Every Thursday morning there’s a rush to get the recycling out to the curb. But other than the scramble to throw everything into a flimsy clear-plastic bag (in the Centre-Sud they’ve done away with the green bins), and get it out to the curb in time, I don’t really think about curbside recycling that much. In the city we’re very much disconnected from the garbage we produce. And it makes sense: who wants to deal
with smelly, sticky garbage? And so we design systems that take it all away; out of sight out of mind. This is the kind of attitude that Co-op la maison verte wants to reverse. The co-op is a big promoter of conscious consuming and so this afternoon, in the pouring rain, about a dozen of us boarded a bus to find out just where our recyclables go.

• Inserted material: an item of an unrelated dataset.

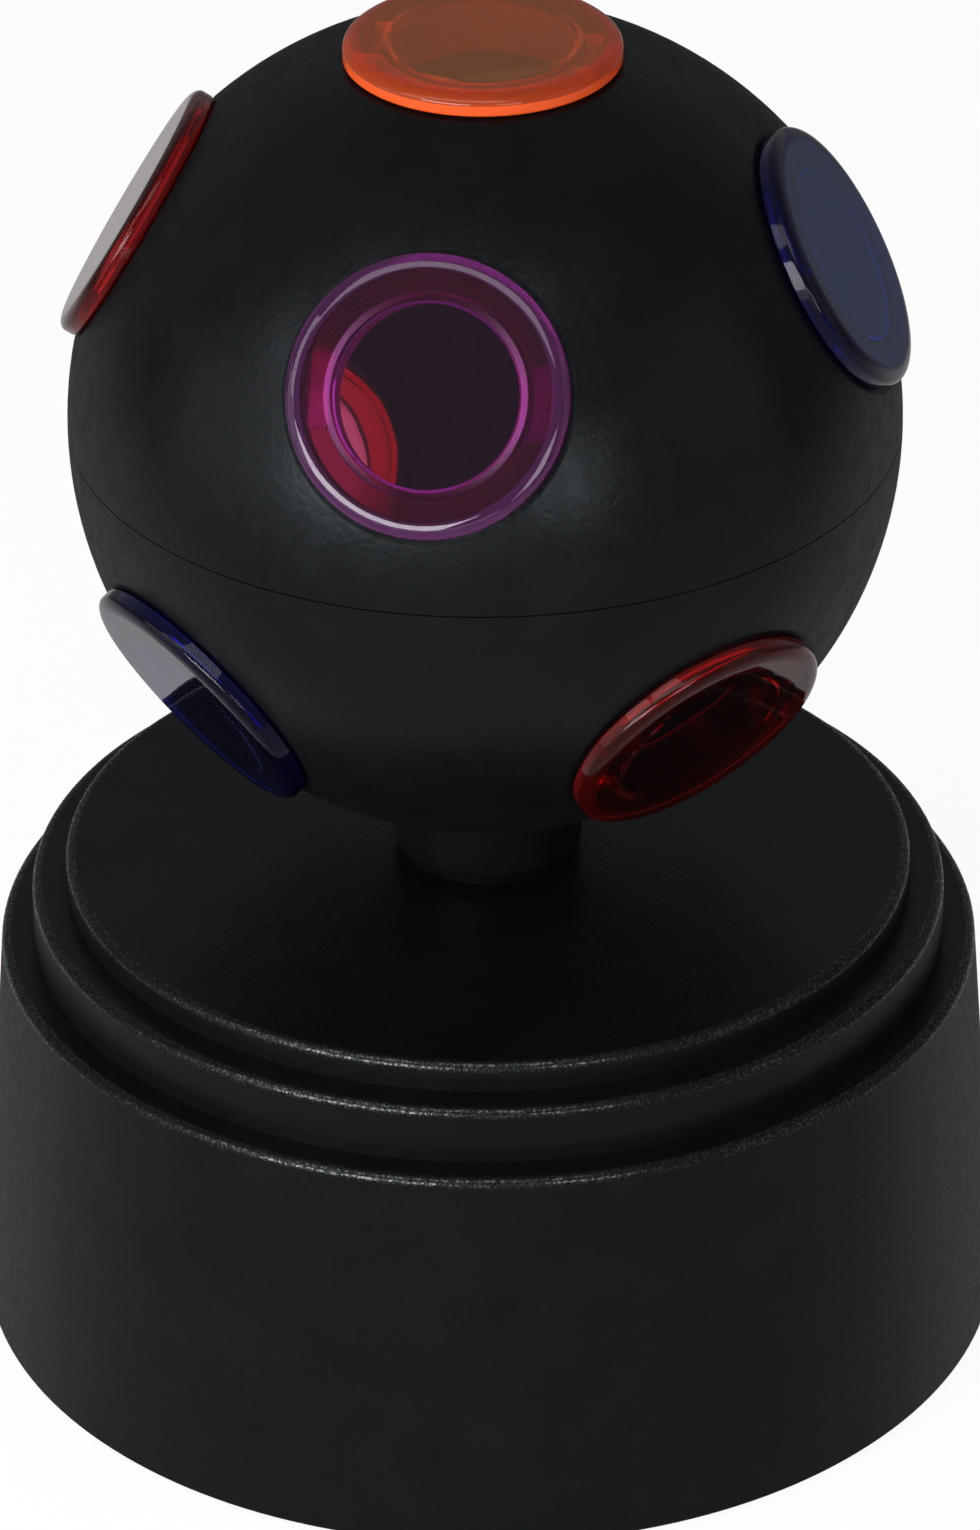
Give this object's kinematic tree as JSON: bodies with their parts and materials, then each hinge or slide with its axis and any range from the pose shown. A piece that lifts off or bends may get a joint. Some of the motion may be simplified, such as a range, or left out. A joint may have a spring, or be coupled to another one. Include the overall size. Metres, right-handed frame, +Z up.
{
  "type": "turning ball lamp",
  "caption": "Table lamp whose black ball with round coloured lenses turns on a short neck above a stepped round battery base that holds the drive and the switch.",
  "frame": {"origin": "on the surface that the lamp stands on, under the middle of the round base", "axes": "+Z up along the axis that the ball turns about, -Y towards the front, +X to the right as seen from the front"},
  "size_m": [0.1148, 0.1148, 0.1539],
  "materials": {
    "black_shell": "satin, fine grain",
    "black_plate": "satin",
    "rubber": "matte",
    "steel": "plated",
    "tin": "plated",
    "brass": "turned",
    "pale_gear": "satin",
    "white_frame": "satin",
    "cell_jacket": "gloss",
    "board_green": "gloss",
    "board_white": "satin",
    "clear_light": "clear gloss",
    "white_lead": "satin",
    "black_lead": "satin",
    "red_lead": "satin",
    "lens_orange": "clear gloss",
    "lens_purple": "clear gloss",
    "lens_blue": "clear gloss",
    "lens_red": "clear gloss"
  },
  "bodies": {
    "base": {"base_housing": "black_shell", "bottom_plate": "black_plate", "plate_screw_1": "steel", "plate_screw_2": "steel", "plate_screw_3": "steel", "plate_screw_4": "steel", "foot_1": "rubber", "foot_2": "rubber", "foot_3": "rubber", "foot_4": "rubber", "cell_1": "cell_jacket", "cell_2": "cell_jacket", "cell_3": "cell_jacket", "contact_left_single": "tin", "contact_left_link": "tin", "contact_right_link": "tin", "contact_right_single": "tin", "gear_frame": "white_frame", "frame_screw_1": "steel", "frame_screw_2": "steel", "frame_screw_3": "steel", "motor_screw_1": "steel", "motor_screw_2": "steel", "motor_can": "steel", "motor_gear_case": "white_frame", "idler_pin": "steel", "idler_clip": "steel", "neck_bush": "black_plate", "lamp_stem": "tin", "stem_nut": "brass", "light_board": "board_white", "led_1": "clear_light", "led_2": "clear_light", "led_3": "clear_light", "circuit_board": "board_green", "switch_body": "steel", "light_lead": "white_lead", "battery_lead_minus": "black_lead", "battery_lead_plus": "red_lead", "motor_lead": "black_lead"},
    "ball": {"upper_shell": "black_shell", "lower_shell": "black_shell", "lens_top": "lens_orange", "lens_upper_front": "lens_purple", "lens_upper_right": "lens_blue", "lens_upper_back": "lens_blue", "lens_upper_left": "lens_red", "lens_lower_front_right": "lens_red", "lens_lower_back_right": "lens_blue", "lens_lower_back_left": "lens_red", "lens_lower_front_left": "lens_blue", "drive_tube": "pale_gear", "drive_gear": "pale_gear", "ball_lock_nut": "white_frame"},
    "idler": {"idler_gear": "pale_gear"},
    "motor_output": {"motor_shaft": "steel", "motor_pinion": "brass"},
    "switch": {"switch_knob": "black_plate"},
    "door": {"battery_door": "black_plate", "battery_door_screw": "steel"}
  },
  "joints": [
    {"name": "ball_spin", "type": "hinge", "parent": "base", "child": "ball", "pos_m": [0, 0, 0.109], "axis": [0, 0, 1], "continuous": true},
    {"name": "idler_spin", "type": "hinge", "parent": "base", "child": "idler", "pos_m": [0.02161, 0.00787, 0.04], "axis": [0, 0, 1], "continuous": true},
    {"name": "motor_spin", "type": "hinge", "parent": "base", "child": "motor_output", "pos_m": [0.01644, 0.02718, 0.035], "axis": [0, 0, 1], "continuous": true},
    {"name": "switch_slide", "type": "slide", "parent": "base", "child": "switch", "axis": [1, 0, 0], "range_m": [0, 0.004]},
    {"name": "battery_door_tilt", "type": "hinge", "parent": "base", "child": "door", "pos_m": [0, 0.00105, 0.0022], "axis": [1, 0, 0], "range_deg": [0, 75]}
  ],
  "couplings": [
    {"joint": "idler_spin", "follows": "ball_spin", "ratio": -3.6},
    {"joint": "motor_spin", "follows": "ball_spin", "ratio": 10.8}
  ]
}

Up the Decarie and east on the 40, the bus pulled into the lot at the TOHU, the recycling and environmental depot in St-Michel. The place was busy, with Montreal city trucks coming and going. A large machine was offloading dumpsters. It’s a busy place — in fact, the centre deals with 25 tonnes of paper and 5 tonnes of glass, plastic and metal every hour, taking in recyclables from the east side of Montreal and part of downtown. There’s also an eco-centre, where Montrealers can bring their dead appliances, computers and other larger objects that don’t fit in the green bin.

Meanwhile, stem spews out of an energy plant that converts natural gas from decomposing old garbage into electricity that is sold to Hydro Quebec and fuels between 6,000 and 12,000 households, as well as the recycling plant itself.

A Bit of History

But the site at St-Michel hasn’t always been this “green”, explained our tour guide Partick. In 1925 the 175 hectare site was a limestone quarry, producing brick and cement. By the 1960s the mine met the water table and couldn’t go any deeper. The City of Montreal started filling it in with residual waste.

Needless to say the people who lived around the quarry-cum-dump weren’t impressed. Faced with the stink, citizens rallied against the City and the company that ran the dump. In 1984 they won their fight. The quarry and the dump were closed.

But closing the dump didn’t do anything about the 40 million tons of garbage already there. A water treatment facility was established to pump out the leachate (the “garbage juice”) for cleaning before pumping it into the sewer system—a practise that still continues today.

The gas produced from the decomposing garbage was another serious problem, especially so close to a residential area. Not only is it smelly, it’s also highly combustible. The hill of garbage is now tapped with hundreds of pipes that channel the gas to the on-site power plant. Sensors around the perimeter monitor air quality.

Inside the Recycling Depot

I wasn’t allowed to take photos inside, and almost everyone was on their lunch break, so the whole production had slowed to a crawl. Still, the huge warehouse was still wheezing and squeeling with continuous fans and conveyor belts. A front-end loader was piling recyclables into a machine that begins the separation process. Magnets pull the metal one way, a fan blows the plastic another and glass bottles are sorted into their various colour. Not everything is automated — some 80 employees earn their living keeping the recyclables moving, including a lot of hand sorting, especially for paper and cardboard. Once sorted, materials are compacted into one-tonne cubes and sold to a company that will process and resurrect them into everything from kayaks to carpet.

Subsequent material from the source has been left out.